Среди других критических откликов обращает на себя внимание мнение тех, кто видел в Кнуте главным образом многообещающего еврейского поэта, пишущего на русском языке. Так, например, не просто как частную и заурядную авторскую неудачу, но, в широком поэтико-онтологическом аспекте — как измену своей теме, которая отомстила ему, воспринял НЛ Л. Гомолицкий: «Книга эта (за исключением двух-трех стихотворений, невозможно, чтобы такой поэт, как Кнут, не обмолвился ими) просто выпадает из литературы. О ней можно говорить лишь как о памятнике поэта, поэта нам близкого, который недавно трогал и волновал нас. Только вчитываясь, начинаешь понимать, что все недостатки, выступившие тут на видное место, были и в старых стихах Кнута, только там они казались косноязычием вдохновения. Слабое место его Музы: ее отвлеченность, перенесенная в романсный жанр (задуманный „человеческим документом“), обратилась риторикой, тогда как там, для „грохотов Синая“ и „досмысленной радости бытия“, отвлеченность эта могла быть высоким штилем, библейскою книжной традицией, словом, была на своем месте… Да, это распад, но не кажущийся, ложный, „претворенный“ в творчестве, а подлинный: распад самого творчества» (Гомолицкий, с. 31–32).
Отсутствие библейского содержания в НЛ, правда, без ностальгии предыдущего рецензента, констатировал и Елита-Вильчковский в парижской газете младороссов «Бодрость». Он писал в частности следующее: «Тему Кнута обычно определяют как библейскую. Это, конечно, недоразумение. Правда, в более ранних своих вещах Кнут злоупотреблял библейскими образами. Слишком много пророчески трубного было в его стихах. Некие отзвуки тех же влияний звучат и поныне, хоть и более приглушенно, с большой умеренностью, скажем, даже с большим вкусом. Но это — только внешность, а не сущность. Библейского содержания в теме Кнута нет. Можно ли назвать библейским или просто религиозным чувством — сознание потерянности человеческой песчинки в грозном и бессмысленном хаосе, сознание человеческой беспомощности перед слепой силой, только условно называемой Богом? Космический ужас равносилен ли вере? Бог Кнута во всяком случае не христианский Бог и не ветхозаветный Иегова. Ничего персоналистического, ничего снисходящего к человеку в нем нет. Это не тот Бог, который беседовал с праотцами, гневался и миловал, направлял, сводил, убивал и даже, скрывая свое всемогущество, целую ночь боролся с Иаковом. Со своим страшным Богом Кнут и не пытается бороться. Но он и не может смириться перед ним, потому что его справедливость спорна. Остается только бегство от слепого Бога, от „вихрей гибели и пустоты“ в мир „балаганный и чумный“. Чувственность Кнута — прежде всего стремление укрыться в конкретности, ухватиться за ускользающую реальность. Но чувственный мир — мир красок и форм — тоже призрачен. Как у Поплавского: „все мгновенно, все бесконечно“. „Камни непрочны“. „Святые и ангелы лгут“. Плотский мир сотрясается космическими бурями. Последнее убежище — человеческая душа, человеческое сочувствие, человеческое тепло. Но и это убежище — недолговечно. „Слово помощь — тоже ложь“. Любовь не спасает. Счастье похоже на страх. Драгоценнейшие и случайные сочетания расплываются в ‘мировой маре’». Влияние, с одной стороны, «‘опростительной’ проповеди Адамовича, а с другой — надвигающихся страшных событий» увидел в НЛ Струве (с. 344).
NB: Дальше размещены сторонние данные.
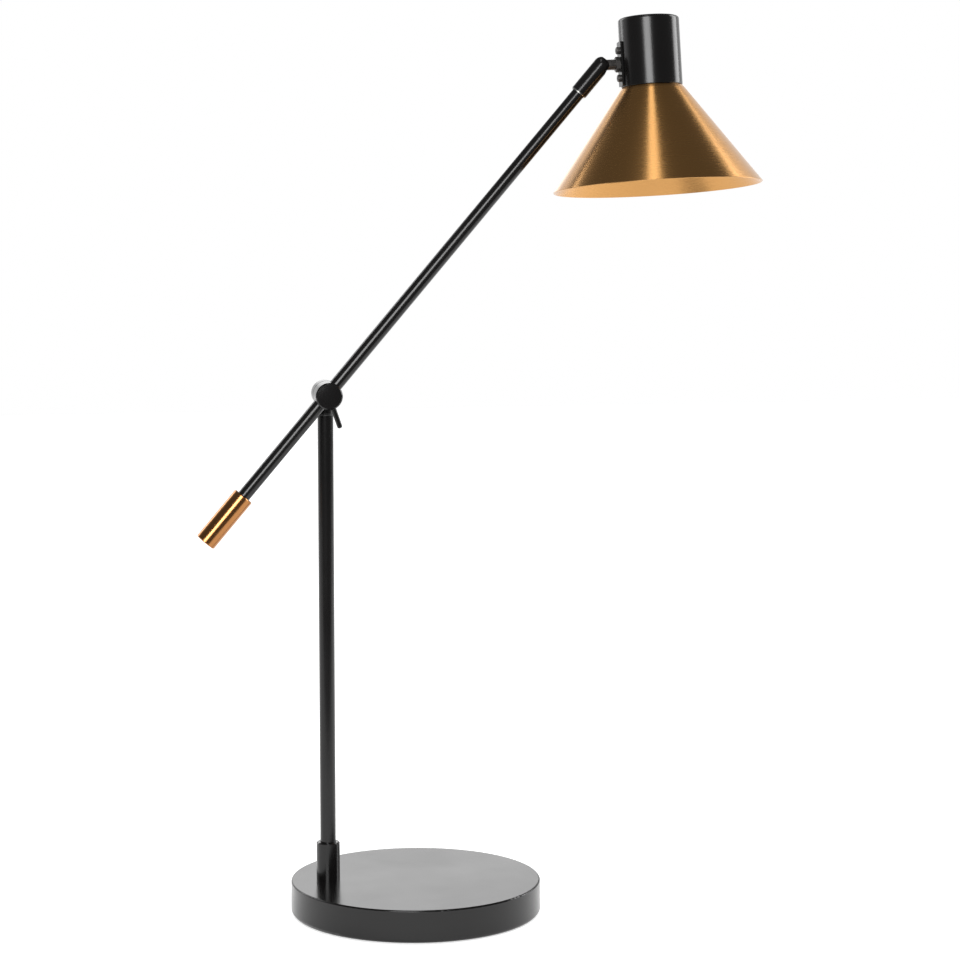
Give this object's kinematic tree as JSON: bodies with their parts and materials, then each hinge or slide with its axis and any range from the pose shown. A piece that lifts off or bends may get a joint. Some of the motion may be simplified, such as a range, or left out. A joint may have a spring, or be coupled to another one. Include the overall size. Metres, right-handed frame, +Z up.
{
  "type": "cone shade desk lamp",
  "caption": "Desk lamp on a round weighted base: a balanced arm tilts on a post and carries a cone shade on a ball joint, with a brass counterweight at its far end.",
  "frame": {"origin": "centre of the base's underside, on the surface that the lamp stands on", "axes": "+Z up; +X from the post towards the shade, in the arm's own plane; +Y away from the clamp knob"},
  "size_m": [0.4297, 0.192, 0.6865],
  "materials": {
    "powder_coat": "satin black powder coat",
    "brushed_brass": "fine brushed, lacquered",
    "cast_iron": "as cast, painted grey",
    "rubber": "matt moulded",
    "zinc_steel": "zinc plated",
    "black_steel": "blackened steel, satin",
    "bearing_plastic": "moulded natural nylon",
    "friction_fibre": "pressed fibre",
    "holder_plastic": "moulded, semi-matt",
    "steatite": "fired, unglazed",
    "contact_brass": "stamped, bright",
    "lead_insulation": "extruded"
  },
  "bodies": {
    "stand": {"base_cover": "powder_coat", "base_weight": "cast_iron", "base_plate": "zinc_steel", "base_plate_screws": "zinc_steel", "base_pad": "rubber", "cable_bushing": "rubber", "supply_leads": "lead_insulation", "base_nipple": "zinc_steel", "base_washer": "zinc_steel", "base_nut": "zinc_steel", "base_ferrule": "powder_coat", "ferrule_screw": "zinc_steel", "post_tube": "powder_coat", "post_top_bush": "holder_plastic", "swivel_washer": "holder_plastic"},
    "pivot_head": {"post_block": "powder_coat", "swivel_clip": "zinc_steel", "clamp_bolt": "zinc_steel", "pivot_cap": "powder_coat", "pivot_leads": "lead_insulation", "friction_washer": "friction_fibre"},
    "clamp": {"knob_washer": "bearing_plastic", "clamp_knob": "powder_coat", "clamp_lever": "powder_coat"},
    "arm": {"arm_block": "powder_coat", "arm_tube": "powder_coat", "counterweight": "brushed_brass", "counterweight_screw": "zinc_steel", "arm_end_bush": "zinc_steel", "swivel_screw": "zinc_steel", "mouth_ring": "zinc_steel", "arm_leads": "lead_insulation"},
    "knuckle": {"knuckle_body": "powder_coat", "ball_seat": "bearing_plastic", "ball_spring": "zinc_steel"},
    "neck": {"ball_stud": "black_steel", "neck_nut": "black_steel", "neck_lock_nut": "zinc_steel"},
    "head": {"bracket_plate": "powder_coat", "bracket_screws": "black_steel", "socket_cup": "powder_coat", "holder_bracket": "zinc_steel", "lampholder_body": "holder_plastic", "lampholder_insert": "steatite", "screw_shell": "contact_brass", "centre_contact": "contact_brass", "lampholder_cap": "holder_plastic", "holder_nipple": "zinc_steel", "holder_nut": "zinc_steel", "head_leads": "lead_insulation", "shade_ring": "holder_plastic", "shade": "brushed_brass"}
  },
  "joints": [
    {"name": "post_swivel", "type": "hinge", "parent": "stand", "child": "pivot_head", "pos_m": [-0.06652, 0.01149, 0.3864], "axis": [0, 0, 1], "range_deg": [-165, 165]},
    {"name": "arm_tilt", "type": "hinge", "parent": "pivot_head", "child": "arm", "pos_m": [-0.06652, 0.01149, 0.4018], "axis": [0, -1, 0], "range_deg": [-75, 33]},
    {"name": "clamp_turn", "type": "hinge", "parent": "pivot_head", "child": "clamp", "pos_m": [-0.06652, 0.01149, 0.4018], "axis": [0, -1, 0], "range_deg": [-20, 90]},
    {"name": "knuckle_swivel", "type": "hinge", "parent": "arm", "child": "knuckle", "pos_m": [0.14315, -0.00231, 0.64816], "axis": [0.6481, 0, 0.7615], "range_deg": [-150, 150]},
    {"name": "neck_tilt", "type": "hinge", "parent": "knuckle", "child": "neck", "pos_m": [0.14315, -0.00231, 0.64816], "axis": [0, 1, 0], "range_deg": [-45, 14]},
    {"name": "shade_turn", "type": "hinge", "parent": "neck", "child": "head", "pos_m": [0.18122, -0.00231, 0.64962], "axis": [0.9993, 0, 0.0384], "range_deg": [-60, 60]}
  ]
}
82. НЛ, с. 5 (в качестве посвящения ко всей книге). В ИС под назв. «Голод» (с. 117) и без каких-либо «эпиграфических» знаков. Помимо лежащей на поверхности трансформации евангельского «насущного хлеба» («Хлеб наш насущный дай нам на сей день» Мф. 6:11, также: Лк. 11:3; у Кнута этот оборот появляется в стихотворении «Уже ничего не умею сказать», ПарН) в «насущную любовь», здесь наблюдается известное влияние поэтики М. Талова (см. о нем в статье Кнута «Первые встречи, или три русско-еврейских поэта»), для которой характерно сращение образов любви и голода; см. еще у Кнута в стихотворении «Адам, не зная скуки и труда» из С: «Хлеб труден и любовь не легче хлеба» (с той же рифмопарой небо, что и в коммент. тексте), ср. в стихотворном романе Г. Евангулова (о нем в коммент. к статье «Опыт ‘Гатарапака’») «Необыкновенные приключения Павла Павловича Пупкова в СССР и в эмиграции» (1946): «Ах, для тех кто не забыл Нашей молодости пыл, Кто и сам тогда был молод (Кафе-крем, стихи и голод!), Многое напомнит он, Кабачок „Хамелеон“!» По мнению Елиты-Вильчковского, открывать сборник должны были бы не эти «суховатые строфы», а заключительное четверостишие из следующего стихотворения.